# Meow?



## Noctosphere (Dec 2, 2018)

But honnestly, i prefer woof?...


----------



## ry755 (Dec 3, 2018)

meow


----------



## Noctosphere (Dec 3, 2018)

ry755 said:


> meow


woof? woof woof...?


----------



## drenal (Dec 3, 2018)

the furries are trying to communicate with each other. interesting.


----------



## AceyBwoi (Dec 3, 2018)

Meowwww


----------



## ry755 (Dec 3, 2018)

drenal said:


> the furries are trying to communicate with each other. interesting.

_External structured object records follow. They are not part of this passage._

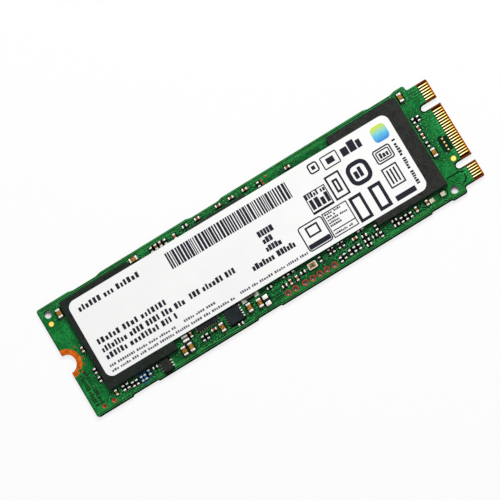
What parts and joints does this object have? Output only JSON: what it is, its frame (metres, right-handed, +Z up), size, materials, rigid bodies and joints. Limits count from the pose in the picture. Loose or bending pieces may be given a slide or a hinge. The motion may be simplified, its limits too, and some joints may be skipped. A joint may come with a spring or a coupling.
{
  "type": "solid state drive",
  "caption": "Bare gumstick solid state drive card with a keyed gold edge connector, a half round mounting notch, flash packages, a controller and a paper label.",
  "frame": {"origin": "on the underside, below the middle of the card's 80 by 22 mm outline", "axes": "+X along the card towards the edge contacts, +Y across the card towards the key nearest to pin 1, +Z up out of the component side"},
  "size_m": [0.08, 0.022, 0.0021],
  "materials": {
    "board_laminate": "green solder mask over glass laminate",
    "contact_gold": "plated gold",
    "bare_copper": "bare copper with a dull shine",
    "package_black": "moulded black epoxy",
    "solder": "bright tin solder",
    "capacitor_ceramic": "fired tan ceramic",
    "resistor_film": "black glazed film",
    "ferrite": "pressed ferrite",
    "crystal_ceramic": "pale ceramic",
    "crystal_lid": "brushed metal lid",
    "label_paper": "white printed paper"
  },
  "bodies": {
    "root": {"circuit_board": "board_laminate", "edge_contacts_top": "contact_gold", "edge_contacts_bottom": "contact_gold", "mount_notch_lands": "bare_copper", "test_hole_linings": "bare_copper", "copper_dots": "bare_copper", "fiducial_pads": "contact_gold", "square_test_pads": "solder", "flash_package_left": "package_black", "flash_package_right": "package_black", "controller_package": "package_black", "memory_package": "package_black", "flash_balls_left": "solder", "flash_balls_right": "solder", "controller_balls": "solder", "memory_balls": "solder", "power_chip_body": "package_black", "power_chip_pads": "solder", "switch_chip_body": "package_black", "switch_chip_pads": "solder", "logic_chip_body": "package_black", "logic_chip_leads": "solder", "crystal_base": "crystal_ceramic", "crystal_lid": "crystal_lid", "inductor_core": "ferrite", "inductor_terminals": "solder", "large_capacitor_bodies": "capacitor_ceramic", "large_capacitor_ends": "solder", "small_capacitor_bodies": "capacitor_ceramic", "small_capacitor_ends": "solder", "resistor_bodies": "resistor_film", "resistor_ends": "solder", "fuse_bodies": "resistor_film", "fuse_ends": "solder", "ferrite_bead_bodies": "ferrite", "ferrite_bead_ends": "solder", "array_bodies": "resistor_film", "array_ends": "solder", "label": "label_paper"}
  },
  "joints": []
}
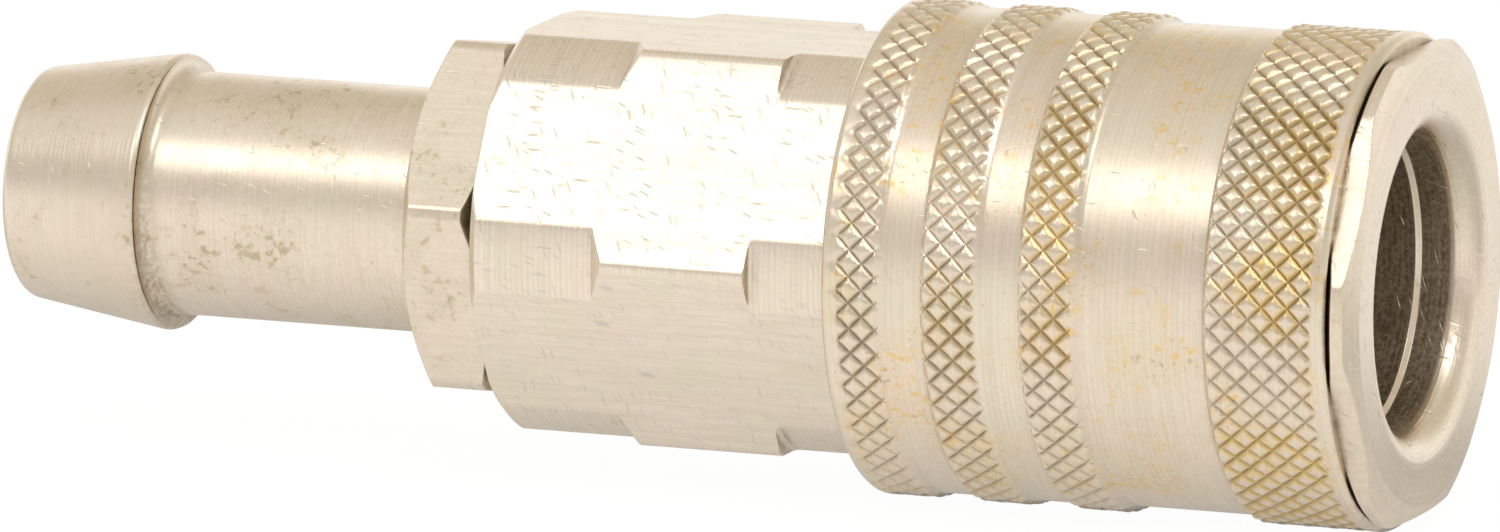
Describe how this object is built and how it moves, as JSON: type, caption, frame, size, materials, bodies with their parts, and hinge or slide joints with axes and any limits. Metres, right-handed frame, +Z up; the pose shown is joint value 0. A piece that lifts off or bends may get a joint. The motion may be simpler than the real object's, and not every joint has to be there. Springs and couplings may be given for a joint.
{
  "type": "quick disconnect coupler",
  "caption": "Quick disconnect coupler socket with a knurled pull-back sleeve, hexagonal wrench flats, ball lock, shut-off valve and a barbed hose stem.",
  "frame": {"origin": "on the axis, in the middle of the bore that guides the plug, just behind the mouth", "axes": "+X along the axis, out of the mouth, away from the hose; +Z up, square to a wrench flat of the rear body"},
  "size_m": [0.1107, 0.037, 0.037],
  "materials": {
    "nickel_plated_steel": "satin nickel plate over turned steel, with fine turning marks and light tarnish",
    "bare_steel": "turned steel",
    "spring_steel": "drawn wire",
    "ball_steel": "polished hardened steel",
    "brass": "turned brass",
    "nitrile_rubber": "moulded black nitrile rubber"
  },
  "bodies": {
    "coupler_body": {"socket_body": "nickel_plated_steel", "rear_body": "nickel_plated_steel", "hose_stem": "nickel_plated_steel", "plug_seal": "nitrile_rubber", "body_seal": "nitrile_rubber", "stem_seal": "nitrile_rubber", "valve_guide": "brass", "guide_clip": "spring_steel", "sleeve_spring": "spring_steel", "valve_spring": "spring_steel"},
    "sleeve_carrier": {"spring_washer": "bare_steel"},
    "sleeve": {"sleeve": "nickel_plated_steel"},
    "valve": {"valve_head": "brass", "valve_seal": "nitrile_rubber", "valve_pin": "bare_steel"},
    "lock_ball_1_body": {"lock_ball_1": "ball_steel"},
    "lock_ball_2_body": {"lock_ball_2": "ball_steel"},
    "lock_ball_3_body": {"lock_ball_3": "ball_steel"},
    "lock_ball_4_body": {"lock_ball_4": "ball_steel"},
    "lock_ball_5_body": {"lock_ball_5": "ball_steel"},
    "lock_ball_6_body": {"lock_ball_6": "ball_steel"},
    "lock_ball_7_body": {"lock_ball_7": "ball_steel"},
    "lock_ball_8_body": {"lock_ball_8": "ball_steel"}
  },
  "joints": [
    {"name": "sleeve_slide", "type": "slide", "parent": "coupler_body", "child": "sleeve_carrier", "axis": [-1, 0, 0], "range_m": [0, 0.005], "stiffness_N_per_m": 2000, "springref_m": -0.004, "deforming": ["sleeve_spring"]},
    {"name": "sleeve_spin", "type": "hinge", "parent": "sleeve_carrier", "child": "sleeve", "pos_m": [-0.0137, 0, 0], "axis": [1, 0, 0], "continuous": true},
    {"name": "valve_slide", "type": "slide", "parent": "coupler_body", "child": "valve", "axis": [-1, 0, 0], "range_m": [0, 0.005], "stiffness_N_per_m": 800, "springref_m": -0.004, "deforming": ["valve_spring"]},
    {"name": "lock_ball_1_rise", "type": "slide", "parent": "coupler_body", "child": "lock_ball_1_body", "axis": [0, -0.3827, 0.9239], "range_m": [0, 0.00118]},
    {"name": "lock_ball_2_rise", "type": "slide", "parent": "coupler_body", "child": "lock_ball_2_body", "axis": [0, -0.9239, 0.3827], "range_m": [0, 0.00118]},
    {"name": "lock_ball_3_rise", "type": "slide", "parent": "coupler_body", "child": "lock_ball_3_body", "axis": [0, -0.9239, -0.3827], "range_m": [0, 0.00118]},
    {"name": "lock_ball_4_rise", "type": "slide", "parent": "coupler_body", "child": "lock_ball_4_body", "axis": [0, -0.3827, -0.9239], "range_m": [0, 0.00118]},
    {"name": "lock_ball_5_rise", "type": "slide", "parent": "coupler_body", "child": "lock_ball_5_body", "axis": [0, 0.3827, -0.9239], "range_m": [0, 0.00118]},
    {"name": "lock_ball_6_rise", "type": "slide", "parent": "coupler_body", "child": "lock_ball_6_body", "axis": [0, 0.9239, -0.3827], "range_m": [0, 0.00118]},
    {"name": "lock_ball_7_rise", "type": "slide", "parent": "coupler_body", "child": "lock_ball_7_body", "axis": [0, 0.9239, 0.3827], "range_m": [0, 0.00118]},
    {"name": "lock_ball_8_rise", "type": "slide", "parent": "coupler_body", "child": "lock_ball_8_body", "axis": [0, 0.3827, 0.9239], "range_m": [0, 0.00118]}
  ],
  "couplings": [
    {"joint": "lock_ball_1_rise", "follows": "sleeve_slide", "ratio": 0.234},
    {"joint": "lock_ball_2_rise", "follows": "sleeve_slide", "ratio": 0.234},
    {"joint": "lock_ball_3_rise", "follows": "sleeve_slide", "ratio": 0.234},
    {"joint": "lock_ball_4_rise", "follows": "sleeve_slide", "ratio": 0.234},
    {"joint": "lock_ball_5_rise", "follows": "sleeve_slide", "ratio": 0.234},
    {"joint": "lock_ball_6_rise", "follows": "sleeve_slide", "ratio": 0.234},
    {"joint": "lock_ball_7_rise", "follows": "sleeve_slide", "ratio": 0.234},
    {"joint": "lock_ball_8_rise", "follows": "sleeve_slide", "ratio": 0.234}
  ]
}
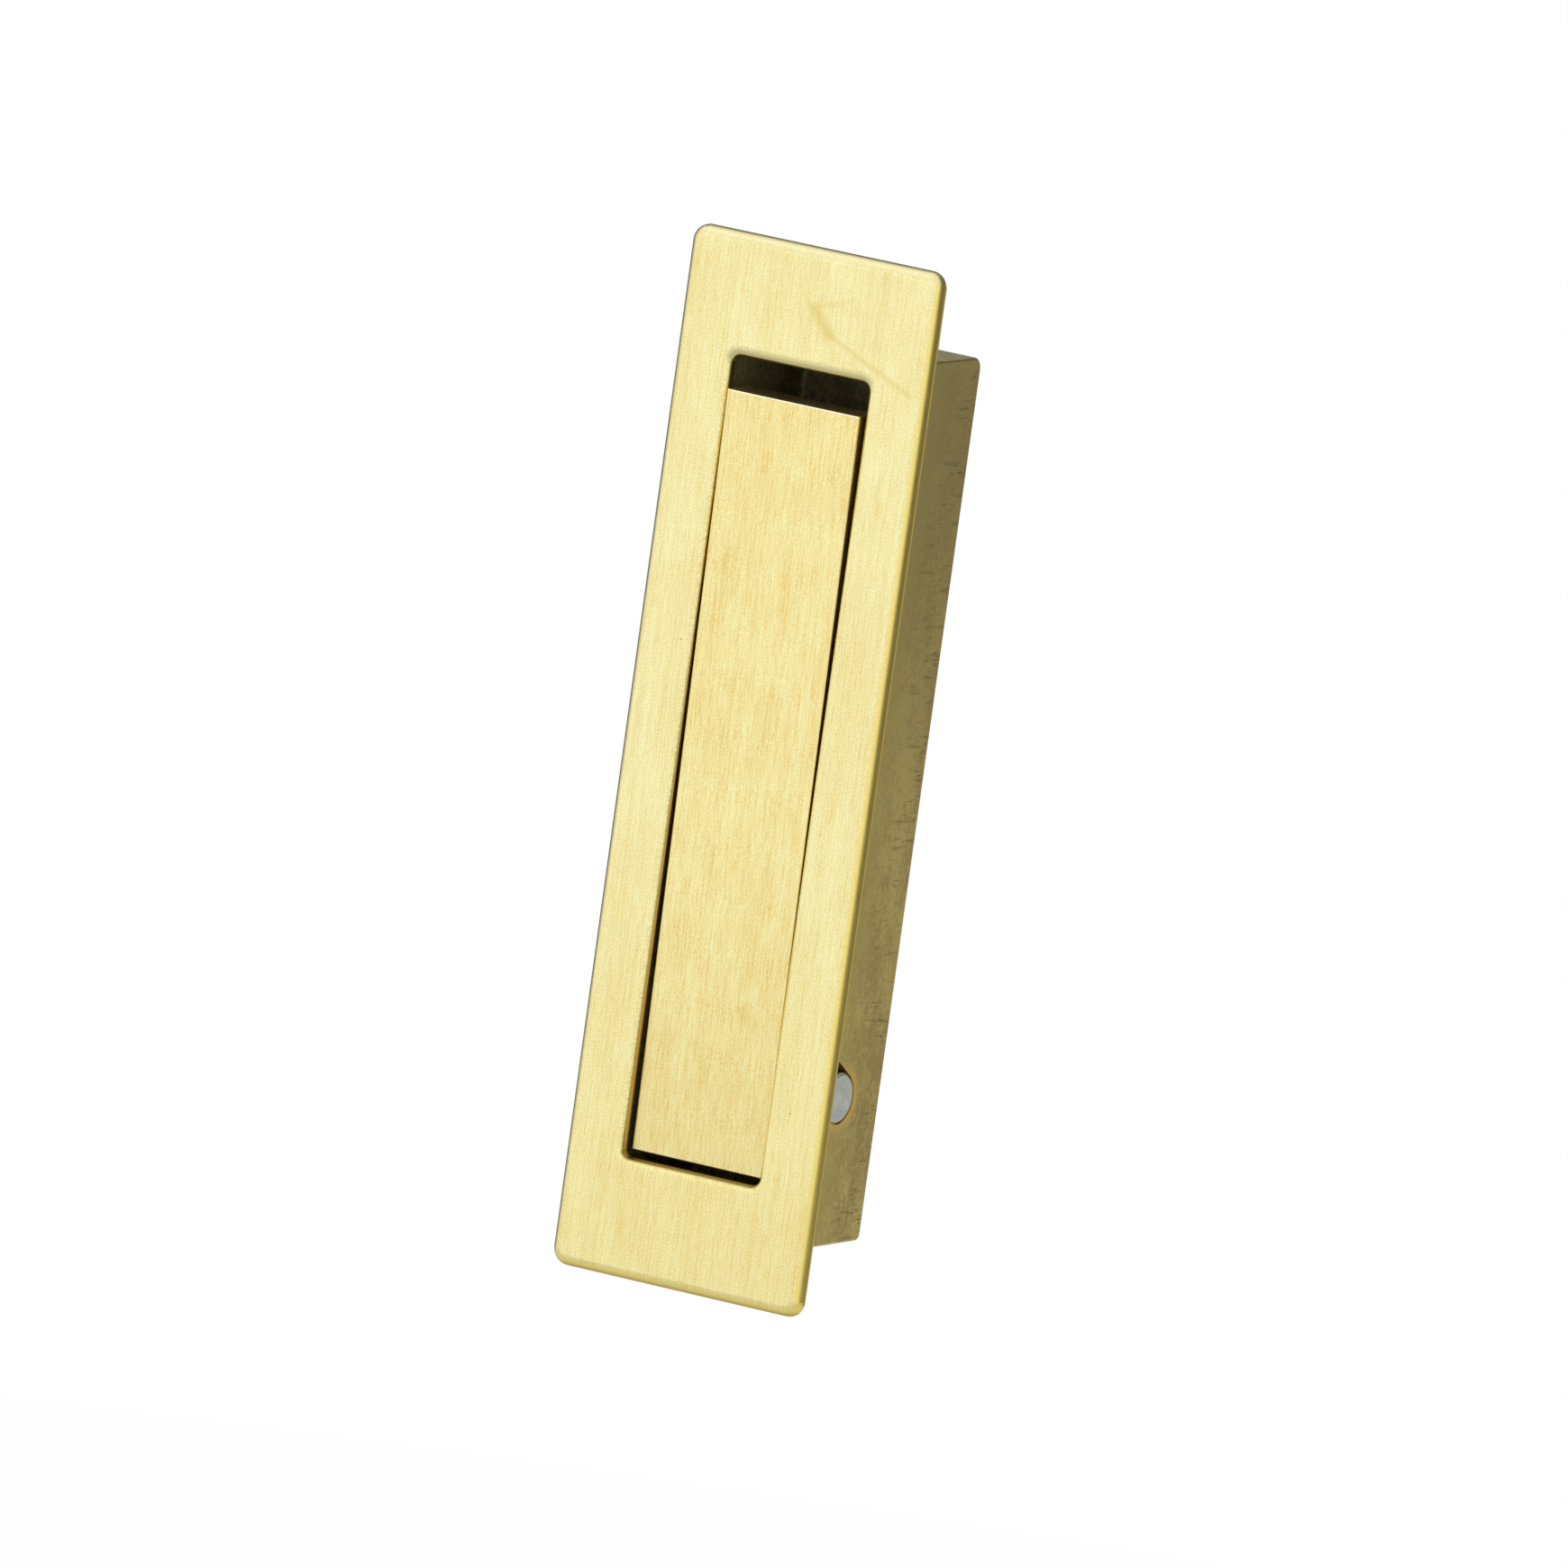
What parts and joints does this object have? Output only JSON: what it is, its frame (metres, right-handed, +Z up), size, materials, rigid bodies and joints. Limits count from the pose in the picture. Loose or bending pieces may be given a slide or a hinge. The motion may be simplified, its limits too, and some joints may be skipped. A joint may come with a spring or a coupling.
{
  "type": "pocket door pull",
  "caption": "Edge pull for a pocket door: a flush face plate on a closed recessed box, with a sprung lever that tips out at its top as a finger grip when its toe is pressed.",
  "frame": {"origin": "middle of the face plate's rear plane, which bears on the edge of the door", "axes": "+Z up along the pull, +Y into the door, +X to the right as the user faces the plate"},
  "size_m": [0.03, 0.0199, 0.11],
  "materials": {
    "plate_brass": "satin, brushed lengthwise",
    "lever_brass": "satin, brushed lengthwise",
    "box_brass": "dull, as cast and tumbled",
    "pin_steel": "faced flat and satin",
    "spring_steel": "drawn wire",
    "washer_nylon": "black nylon"
  },
  "bodies": {
    "housing": {"face_plate": "plate_brass", "back_box": "box_brass", "return_spring": "spring_steel"},
    "swing_lever": {"lever": "lever_brass", "pivot_pin": "pin_steel", "washer_right": "washer_nylon", "washer_left": "washer_nylon"}
  },
  "joints": [
    {"name": "lever_swing", "type": "hinge", "parent": "housing", "child": "swing_lever", "pos_m": [0, 0.0096, -0.0333], "axis": [1, 0, 0], "range_deg": [0, 45], "stiffness_Nm_per_rad": 0.02, "springref_deg": -34.38, "deforming": ["return_spring"]}
  ]
}
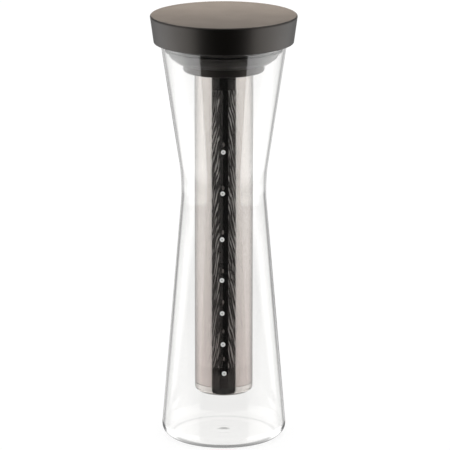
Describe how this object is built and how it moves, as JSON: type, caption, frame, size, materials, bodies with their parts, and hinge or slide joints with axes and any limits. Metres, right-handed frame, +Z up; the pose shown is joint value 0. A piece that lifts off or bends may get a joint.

hmm. you should understand it since you are a furry


----------



## AmandaRose (Dec 3, 2018)

Quack


----------



## AceyBwoi (Dec 3, 2018)

Woof woof (angrily)


----------



## drenal (Dec 3, 2018)

ry755 said:


> hmm. you should understand it since you are a furry


no im not


----------



## Subtle Demise (Dec 4, 2018)

shit


----------



## Noctosphere (Dec 4, 2018)

Subtle Demise said:


> shit


yea... meower and woofer both do that too...


----------



## drenal (Dec 4, 2018)

Noctosphere said:


> yea... meower and woofer both do that too...


 delet this


----------



## Noctosphere (Dec 4, 2018)

drenal said:


> delet this


you killed your delet this LL
Also, why delet this? It's true, no?


----------



## drenal (Dec 5, 2018)

Noctosphere said:


> you killed your delet this LL
> Also, why delet this? It's true, no?


no u


----------



## ry755 (Dec 5, 2018)

drenal said:


> no u


no u


----------



## drenal (Dec 5, 2018)

ry755 said:


> no u


u on


----------



## ry755 (Dec 5, 2018)

drenal said:


> u on


bm8gdQ==


----------



## drenal (Dec 5, 2018)

ry755 said:


> bm8gdQ==


is this furry speak or something


----------



## ry755 (Dec 5, 2018)

drenal said:


> is this furry speak or something


https://www.base64decode.org/


----------



## drenal (Dec 5, 2018)

ry755 said:


> https://www.base64decode.org/


Ah, this must be one of those furry speak decoders


----------



## ry755 (Dec 5, 2018)

drenal said:


> Ah, this must be one of those furry speak decoders


Yeah of course


----------



## drenal (Dec 5, 2018)

ry755 said:


> Yeah of course


Understandable have a nice day


----------



## Noctosphere (Dec 5, 2018)

drenal said:


> Ah, this must be one of those furry speak decoders


then you dont need it, right?


----------



## drenal (Dec 5, 2018)

Noctosphere said:


> then you dont need it, right?


I do though


----------



## Deleted User (Dec 22, 2018)

Noctosphere said:


> But honnestly, i prefer woof?...


----------



## Skittyusedcovet (Dec 22, 2018)

Zelda meows in the background.


----------